Améliorer l'accès, oui, mais avec un péage. C'est à cette condition, en créant plusieurs classes de patients, que Québec se décide enfin à offrir les services promis en pharmacie depuis des années. Décevant.

Le projet avait des allures d'autoroute périphérique. Une espèce de voie de contournement qui allait permettre aux patients d'arriver plus vite au but tout en réduisant la congestion dans les cliniques médicales et les urgences. Pour certains bobos ou besoins mineurs (infection urinaire, acide folique, feu sauvage, etc.), on pourrait obtenir une prescription directement du pharmacien au lieu d'aller poireauter dans une salle d'attente.

Tel un chantier asphalté, cet accès élargi a été promis et annoncé à maintes reprises.

Cette fois-ci semble être la bonne. Grâce au projet de loi déposé cette semaine, les pharmaciens pourront bientôt exiger des honoraires quand ils prescrivent un médicament pour une condition mineure connue ou ne nécessitant pas de diagnostic, et quand ils ajustent une ordonnance existante afin d'atteindre des cibles particulières (tension artérielle, glycémie, etc.). L'objectif est de rendre ces trois services accessibles en 2015.

Et contrairement à l'habitude, les coûts de ce chantier-là semblent relativement contrôlés. Mais à quel prix ! Ce nouvel accès aux soins sera frappé d'un péage dont la facture variera selon le client.

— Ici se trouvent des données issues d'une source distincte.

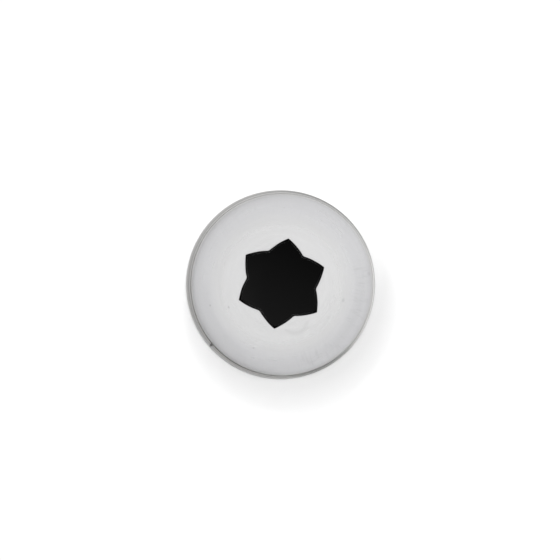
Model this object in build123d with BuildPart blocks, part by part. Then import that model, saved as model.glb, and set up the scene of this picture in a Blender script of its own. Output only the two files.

Les Québécois couverts par le régime d'assurance médicaments public auront droit aux honoraires négociés par le gouvernement. Ils seront couverts selon la même formule que les médicaments, donc soumis à la franchise et à la coassurance payable par le patient, sauf pour certaines catégories d'assurés qui n'ont rien à débourser.

Pour les Québécois assurés au privé, les honoraires seront à la discrétion du pharmacien, comme c'est le cas pour le prix des médicaments. Le pourcentage remboursé sera également à la discrétion de l'assureur.

Certains ne verront pas de problème à payer pour obtenir leurs médicaments plus vite. Mais quand des élus et des ordres professionnels promettent un meilleur accès aux soins de première ligne, la population est en droit de s'attendre à ce qu'il soit universel. D'autant que ces prescriptions demeureront sans frais pour les patients qui présenteront leur carte d'assurance maladie dans une clinique ou à l'urgence. Un service, plusieurs vitesses. Ce n'est pas nouveau au Québec. Que cela se fasse à l'initiative du gouvernement, toutefois, c'est une première. Il est décevant de voir l'équipe Couillard reprendre cette formule bancale et injuste mise de l'avant par l'administration péquiste à l'été 2013.

Pendant des années, pharmaciens et ministres de la Santé se sont vantés de leur initiative sans vouloir parler de son financement. On réalise à quel point l'accès promis sera étroit. Et on se demande si on verra la couleur des quatre autres services prévus par la loi, mais que les pharmaciens n'auront pas le droit de facturer.